Although full of descriptive passages and dialogue, Spark is sparing in what she tells us, meting out the story in small sections, flashing back between Jane’s later conversations. I didn’t really warm to any of the characters other than Jane who does have some gumption; Spark satirises all the silly girls perfectly. Having stayed in a YWCA hostel myself when I started my first job, I could understand the goings-on in the club perfectly, (’twas ever thus!). I enjoyed but couldn’t quite love this book with its sombre undertones.

The Bookshop by Penelope Fitzgerald

This quietly brilliantly novella is a little gem. Published in 1978, it tells of a time, not so long ago that was pre-Waterstones, books were mainly sold in WH Smiths, small localised chains of bookstores or independents. So, when Florence Green decides to open a bookshop in a small East Anglian town on the coast, there is every possibility that it could be a success. She buys a property, old, damp and with a resident poltergeist (so they say) and sets about transforming it into her little shop. Many of the locals are delighted, and she recruits a ten-year-old afterschool assistant, starts a library subscription club, sells shedloads of copies of the controversial Lolita, which she stocks on the advice of the only real friend she makes, old Mr Brundish, who urges her to trust her own judgement. Although you support Florence from the start, I wondered why she had chosen a bookshop for her emporium, as for her, books are primarily a commodity. However, she will soon have other battles to fight for it turns out that the local landowner Violet Gamart had had her eye on the Old House for an Arts Centre – and she is used to getting what she wants.

This short novel is a superb character study, all the local inhabitants we encounter are clearly drawn, their personalities incisively dissected – apart from the more worldly Milo, an author between works, who is harder to read…  Being the second Fitzgerald novel I’ve read I expected the wry humour, but there is a despondency that emerges as Florence’s clashes with Violet play out, presaging things to come in the book trade. There is one really sad moment too – you’ll know what I mean if you’ve read the book.
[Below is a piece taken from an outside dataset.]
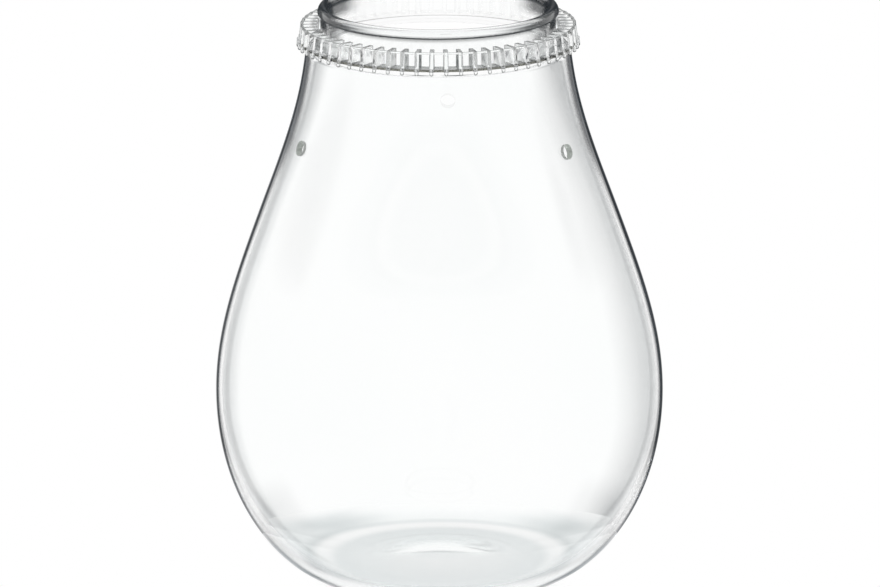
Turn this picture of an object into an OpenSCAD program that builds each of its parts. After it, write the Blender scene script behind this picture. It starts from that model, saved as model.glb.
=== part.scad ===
// Pear-shaped glass planter with a short neck, a rolled rim and three drilled
// vent holes, and the clear moulded collar of fins that sits round the neck.
// Millimetres, +Z up. The origin is on the table, on the vessel's axis, and -Y
// is the front. The collar is shown seated.

/* [Vessel] */
// Overall height, from the table to the top of the rim
vessel_h = 230; // [180:1:300]
// Largest outer diameter of the body
body_d = 175; // [150:1:220]
// Height of the widest line above the table
body_mid_h = 76; // [60:1:95]
// Outer diameter of the flat ring that the vessel stands on
foot_d = 66; // [50:1:86]
// Width of that ring
foot_flat = 2; // [1:0.5:4]
// Glass thickness at the widest part
wall = 2.4; // [1.8:0.1:3]
// Glass thickness at the neck
neck_wall = 2.8; // [2.2:0.1:3.4]
// Glass thickness at the bottom
base_wall = 4.5; // [3.5:0.1:6]
// Height of the dome pushed up into the bottom
punt_h = 5; // [3:0.5:8]
// Lean of the flank from upright where it is steepest, in degrees
flank_lean = 20; // [14:0.5:24]

/* [Neck and rim] */
// Outer diameter of the neck
neck_d = 90.8; // [80:0.1:100]
// Height of the neck, from the ledge to the top of the rim
neck_h = 15; // [13.5:0.1:18]
// How far the rolled rim stands out from the neck
rim_out = 1.2; // [0.8:0.1:1.6]
// Height of the rim's rounded top above its widest line
rim_top_h = 2.7; // [2:0.1:4]
// Height of the rim's underside below its widest line
rim_low_h = 1.2; // [0.8:0.1:1.8]
// Width of the flat part of the ledge round the neck
ledge_flat = 0.4; // [0.2:0.1:1.5]
// Radius of the fillet where the neck meets the ledge
neck_fillet = 2; // [1.5:0.1:2.2]
// Inside radius of the ledge's rounded corner
ledge_inner_r = 0.8; // [0.5:0.1:1.5]
// Lean of the wall from upright just under the ledge, in degrees
ledge_lean = 7; // [4:0.5:10]

/* [Vent holes] */
// Number of drilled holes
vent_count = 3; // [2:1:6]
// Diameter of each hole
vent_d = 6; // [4:0.5:9]
// Drop of the holes' centres below the ledge
vent_drop = 36; // [24:1:46]
// How far the side holes are set back from even spacing, in degrees
vent_set_back = 1.5; // [0:0.5:5]

/* [Collar] */
// Radial gap that lets the collar slip over the rim
slip_gap = 0.3; // [0.2:0.05:0.6]
// Gap between the ledge and the collar's underside
seat_gap = 0.3; // [0.2:0.05:0.5]
// Height of the collar, from its underside to the fins' top edge
fin_h = 7.6; // [6:0.1:9]
// Radial width of the fins at their top edge
fin_w = 6.3; // [5.5:0.1:8]
// How much further out the fins reach at their foot
fin_splay = 0.9; // [0.4:0.1:1.4]
// Thickness of a fin
fin_t = 1.7; // [1.2:0.1:2.2]
// Number of fins
fin_count = 60; // [40:1:66]
// Turn of the collar about the neck, in degrees
collar_turn = 1; // [0:0.5:5]
// Thickness of the plate that the fins stand on
plate_t = 0.9; // [0.7:0.1:1.4]
// How far the plate's edge stays inside the fins' foot
plate_inset = 0.9; // [0.6:0.1:1.4]
// Radial width of the hoop that ties the fins' tops together
hoop_w = 1; // [0.7:0.1:1.5]
// Height of that hoop
hoop_h = 0.7; // [0.5:0.1:1]
// How far the hoop stays inside the fins' top and outer edges
hoop_inset = 0.1; // [0.05:0.05:0.2]
// Width of the rounded leg at the foot of each fin
leg_w = 1.4; // [1:0.1:1.6]
// Height of a leg
leg_h = 2.7; // [2.2:0.1:3.6]
// How far a leg hangs below the collar's underside
leg_drop = 1.3; // [0.6:0.1:1.5]

/* [Hidden] */
$fn = 128;

// Names for the two parts of a point: distance from the axis, and height
body_r = body_d / 2;
foot_r = foot_d / 2;
punt_r = foot_r - foot_flat;
neck_r = neck_d / 2;
mouth_r = neck_r - neck_wall;
rim_r = neck_r + rim_out;
bead_mid = [(rim_r + mouth_r) / 2, vessel_h - rim_top_h];
bead_half = [(rim_r - mouth_r) / 2, rim_top_h];
bead_low = [bead_half.x, rim_low_h];
bead_foot = -acos((neck_r - bead_mid.x) / bead_half.x);
ledge_h = vessel_h - neck_h;
ledge_corner_r = neck_wall + ledge_inner_r;
corner_mid = [neck_r + neck_fillet + ledge_flat, ledge_h - ledge_corner_r];
fillet_mid = [neck_r + neck_fillet, ledge_h + neck_fillet];
vent_h = ledge_h - vent_drop;
overrun = 5;

// The flank's turning point, between the widest line and the ledge: its share
// of the way out from the ledge's corner, and of the way up
flank_shares = [0.524, 0.511];
// Handle lengths of the curves, as shares of the width or height each spans
bowl_shares = [0.57, 0.55];
lower_flank_shares = [0.33, 0.40];
upper_flank_shares = [0.38, 0.38];
// Points on each stretch of the outline
punt_steps = 14;
bowl_steps = 22;
flank_steps = 14;
corner_steps = 6;
bead_steps = 16;
bead_low_steps = 5;

function unit(v) = v / norm(v);
function lean(angle) = [-sin(angle), cos(angle)];
function on_arc(middle, radius, angle) = middle + radius * [cos(angle), sin(angle)];
function on_curve(p, t) = pow(1 - t, 3) * p[0] + 3 * pow(1 - t, 2) * t * p[1]
    + 3 * (1 - t) * t * t * p[2] + pow(t, 3) * p[3];
function along_curve(p, t) = unit(pow(1 - t, 2) * (p[1] - p[0])
    + 2 * (1 - t) * t * (p[2] - p[1]) + t * t * (p[3] - p[2]));
function inward(p, t) = let (d = along_curve(p, t)) [-d.y, d.x];

// The outline's curves run upward from the foot to the ledge's corner
corner_start = on_arc(corner_mid, ledge_corner_r, ledge_lean);
flank_turn = [corner_start.x + flank_shares.x * (body_r - corner_start.x),
    body_mid_h + flank_shares.y * (ledge_h - body_mid_h)];
lower_rise = flank_turn.y - body_mid_h;
upper_rise = corner_start.y - flank_turn.y;
bowl = [[foot_r, 0], [foot_r + bowl_shares.x * (body_r - foot_r), 0],
    [body_r, body_mid_h * (1 - bowl_shares.y)], [body_r, body_mid_h]];
lower_flank = [bowl[3], bowl[3] + lower_flank_shares[0] * lower_rise * lean(0),
    flank_turn - lower_flank_shares[1] * lower_rise * lean(flank_lean), flank_turn];
upper_flank = [flank_turn, flank_turn + upper_flank_shares[0] * upper_rise * lean(flank_lean),
    corner_start - upper_flank_shares[1] * upper_rise * lean(ledge_lean), corner_start];

// Points of one curve, moved inward by a thickness that eases from one value to another
function wall_points(p, steps, from, to) = [for (i = [1:steps]) let (t = i / steps)
    on_curve(p, t) + (from + (to - from) * (1 - cos(180 * t)) / 2) * inward(p, t)];
function arc_points(middle, radius, from, to, steps) =
    [for (i = [0:steps]) on_arc(middle, radius, from + (to - from) * i / steps)];
function oval_points(middle, half, from, to, steps) =
    [for (i = [0:steps]) let (a = from + (to - from) * i / steps)
        middle + [half.x * cos(a), half.y * sin(a)]];
function punt_points(lift) = concat([for (i = [0:punt_steps])
    [punt_r * i / punt_steps, lift + punt_h * (1 + cos(180 * i / punt_steps)) / 2]],
    [[foot_r, lift]]);
function reversed(list) = [for (i = [len(list) - 1:-1:0]) list[i]];

outer_flank = concat(wall_points(bowl, bowl_steps, 0, 0),
    wall_points(lower_flank, flank_steps, 0, 0), wall_points(upper_flank, flank_steps, 0, 0));
inner_flank = concat(wall_points(bowl, bowl_steps, base_wall, wall),
    wall_points(lower_flank, flank_steps, wall, wall),
    wall_points(upper_flank, flank_steps, wall, neck_wall));
outer_outline = concat(punt_points(0), outer_flank,
    arc_points(corner_mid, ledge_corner_r, ledge_lean, 90, corner_steps),
    arc_points(fillet_mid, neck_fillet, 270, 180, corner_steps),
    oval_points(bead_mid, bead_low, bead_foot, bead_foot / bead_low_steps, bead_low_steps - 1),
    oval_points(bead_mid, bead_half, 0, 180, bead_steps));
inner_outline = concat(punt_points(base_wall), inner_flank,
    arc_points(corner_mid, ledge_inner_r, ledge_lean, 90, corner_steps),
    arc_points(fillet_mid, neck_fillet + neck_wall, 270, 180, corner_steps));

// Where a vent hole goes through: the wall's radius and lean at its height
flank_table = [for (p = outer_flank) if (p.y > body_mid_h) [p.y, p.x]];
vent_r = lookup(vent_h, flank_table);
function vent_angle(i) = let (a = i * 360 / vent_count) 90 + a - vent_set_back * sin(a) / sin(60);
vent_lean = atan((lookup(vent_h - vent_d, flank_table) - lookup(vent_h + vent_d, flank_table))
    / (2 * vent_d));

// Collar sizes, worked out from the rim and the ledge
collar_r = rim_r + slip_gap;
feet_z = ledge_h + seat_gap;
top_z = feet_z + fin_h;
fin_out_r = collar_r + fin_w;
foot_out_r = fin_out_r + fin_splay;
plate_w = foot_out_r - plate_inset - collar_r;
fin_outline = [[collar_r, top_z], [collar_r, feet_z], [foot_out_r, feet_z], [fin_out_r, top_z]];
leg_round = leg_w / 2;
leg_low = [foot_out_r, feet_z - leg_drop + leg_round];
leg_high = leg_low + [0, leg_h - leg_w];
leg_steps = 8;
leg_outline = concat(arc_points(leg_low, leg_round, 180, 360, leg_steps),
    arc_points(leg_high, leg_round, 0, 180, leg_steps));

module glass_vessel()
{
    color([0.82, 0.9, 0.9, 0.4])
    difference() {
        rotate_extrude() polygon(concat(outer_outline, reversed(inner_outline)));
        for (i = [0:vent_count - 1])
            rotate([0, 0, vent_angle(i)]) vent_drill();
    }
}

// One drill, square to the wall at the hole's height
module vent_drill()
{
    translate([vent_r, 0, vent_h]) rotate([0, 90 - vent_lean, 0])
        cylinder(h = 2 * (neck_wall + overrun), d = vent_d, center = true);
}

module vent_collar()
{
    color([0.88, 0.92, 0.92, 0.6])
    union() {
        tube_ring(collar_r, plate_w, feet_z, plate_t);
        tube_ring(fin_out_r - hoop_inset - hoop_w, hoop_w, top_z - hoop_inset - hoop_h, hoop_h);
        for (i = [0:fin_count - 1]) rotate([0, 0, collar_turn + i * 360 / fin_count]) {
            upright(fin_t) polygon(fin_outline);
            upright(leg_w) polygon(leg_outline);
        }
    }
}

// A ring of rectangular section
module tube_ring(inner_r, width, base_z, height)
{
    rotate_extrude() translate([inner_r, base_z]) square([width, height]);
}

// A radial plate of one thickness, standing on edge
module upright(thickness)
{
    rotate([90, 0, 0]) linear_extrude(height = thickness, center = true) children();
}

glass_vessel();
vent_collar();
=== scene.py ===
import math

import bmesh
import bpy
import numpy as np
from mathutils import Matrix, Vector


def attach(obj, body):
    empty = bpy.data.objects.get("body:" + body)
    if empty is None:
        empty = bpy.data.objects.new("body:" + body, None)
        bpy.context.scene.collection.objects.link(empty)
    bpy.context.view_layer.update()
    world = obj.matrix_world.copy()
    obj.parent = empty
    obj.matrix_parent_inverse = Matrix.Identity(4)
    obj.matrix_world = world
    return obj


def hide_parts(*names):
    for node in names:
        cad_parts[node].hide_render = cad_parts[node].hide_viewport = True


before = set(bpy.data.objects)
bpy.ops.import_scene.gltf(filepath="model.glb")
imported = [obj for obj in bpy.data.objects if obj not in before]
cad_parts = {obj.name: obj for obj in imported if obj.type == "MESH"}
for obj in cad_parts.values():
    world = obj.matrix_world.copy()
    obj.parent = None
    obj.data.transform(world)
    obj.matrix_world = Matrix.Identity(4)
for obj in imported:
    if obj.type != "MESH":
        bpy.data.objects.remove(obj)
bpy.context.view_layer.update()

# Sizes of the vessel in millimetres, the same as in the CAD part
MM = 0.001
VESSEL_H = 230.0
BODY_R = 87.5
BODY_MID_H = 76.0
FOOT_R = 33.0
FOOT_FLAT = 2.0
PUNT_R = FOOT_R - FOOT_FLAT
PUNT_H = 5.0
WALL = 2.4
NECK_WALL = 2.8
BASE_WALL = 4.5
FLANK_LEAN = 20
LEDGE_LEAN = 7
NECK_R = 45.4
MOUTH_R = NECK_R - NECK_WALL
LEDGE_H = 215.0
LEDGE_FLAT = 0.4
FILLET_R = 2.0
CORNER_IN_R = 0.8
CORNER_R = NECK_WALL + CORNER_IN_R
RIM_OUT = 1.2
RIM_R = NECK_R + RIM_OUT
RIM_TOP_H = 2.7
RIM_LOW_H = 1.2
BEAD_MID = ((RIM_R + MOUTH_R) / 2, VESSEL_H - RIM_TOP_H)
BEAD_HALF_W = (RIM_R - MOUTH_R) / 2

# The drilled holes: where each meets the wall, and the wall's lean there in degrees
VENT_DROP = 36.0
VENT_H = LEDGE_H - VENT_DROP
VENT_R = 58.79
VENT_LEAN = 17.77
VENT_D = 6.0
VENT_SET_BACK = 1.5
VENT_ANGLES = (90, 210 - VENT_SET_BACK, 330 + VENT_SET_BACK)
DRILL_LENGTH = 14
DRILL_SIDES = 64

# Sizes of the collar
SLIP_GAP = 0.3
SEAT_GAP = 0.3
COLLAR_R = RIM_R + SLIP_GAP
FEET_Z = LEDGE_H + SEAT_GAP
FIN_H = 7.6
FIN_W = 6.3
FIN_SPLAY = 0.9
FIN_T = 1.7
TOP_Z = FEET_Z + FIN_H
FIN_OUT_R = COLLAR_R + FIN_W
FOOT_OUT_R = FIN_OUT_R + FIN_SPLAY
FIN_COUNT = 60
FIN_EDGE = 0.16
FIN_SHARP = 35
COLLAR_TURN = 1.0
PLATE_INSET = 0.9
PLATE_R = FOOT_OUT_R - PLATE_INSET
PLATE_T = 0.9
PLATE_EDGE = 0.15
PLATE_CLEAR = 0.02
HOOP_W = 1.0
HOOP_H = 0.7
HOOP_INSET = 0.1
HOOP_EDGE = 0.12
LEG_D = 1.4
LEG_H = 2.7
LEG_DROP = 1.3

# Handle lengths and the flank's turning point, as shares of what each spans
TURN_SHARES = (0.524, 0.511)
BOWL_SHARES = (0.57, 0.45)
LOWER_SHARES = (0.33, 0.40)
UPPER_SHARES = (0.38, 0.38)

# Points on the outlines and round the axis
PUNT_POINTS = 60
BOWL_STEPS = 110
FLANK_STEPS = 60
OUTER_CORNER_STEPS = 16
INNER_CORNER_STEPS = 12
OUTER_FILLET_STEPS = 10
INNER_FILLET_STEPS = 16
BEAD_POINTS = 72
VESSEL_SIDES = 384
RING_SIDES = 360
TABLE_SIDES = 96

# A radius below this is on the axis
ON_AXIS = 1e-9

# The slight waviness of the blown wall: its depth, its waves, and the heights over which it fades
WAVE_DEPTH = 0.12
WAVE_COUNT = 6
WAVE_STRENGTHS = (0.3, 1.0)
WAVE_SLANTS = (-0.05, 0.05)
WAVE_PHASES = (0, 6.28)
WAVE_STARTS = (2, 25)
WAVE_ENDS = (195, 212)
OUTER_SEED = 3
INNER_SEED = 8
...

Pastors and Masters by Ivy Compton-Burnett

Published in 1925 at the age of 41, Pastors and Masters is set in a minor prep school of which Nicholas Herrick is the nominal headmaster. However apart from taking prayers in the morning he leaves everything to Mr Merry (who, gasp! is not a qualified teacher), plus Mrs Merry, Mr Burgess (who, phew! is qualified), and Matron Miss Basden. Herrick and his younger sister Emily, prefer more intellectual pursuits such as engaging his friends in debate, and bragging about the book he is writing – will it ever get finished and be published? This is the basis of the plot, on which I’ll expound no further to save the twist in tail for you.

ICB’s style takes a bit of getting used to. There’s little descriptive prose, it’s mostly dialogue and that is really clipped, and the characters never shut up! They’re constantly talking at each other, in engagements of verbal sparring, scoring points off each other. This was a group stuck in an old Victorian way of doing things, full of fake gentility. It was impossible to find a single likeable character who actually had anything interesting to say or did anything of merit whatsoever – something I suspect was a deliberate ploy of ICB. An interesting introduction to ICB’s work, but just as I really got into it, it was over. 

5 thoughts on “#NovNov – some classic novellas from my archives

  1. Caroline says:

    Thanks for these delightful short reviews of three master novellas. I’ve read them all but ages ago. They are such great examples that short books can be just as rich as longer ones. It’s weird that I totally forgot that there’s a second important character in Siddharta. The Jew’s Beech is such an uncanny story, isn’t it?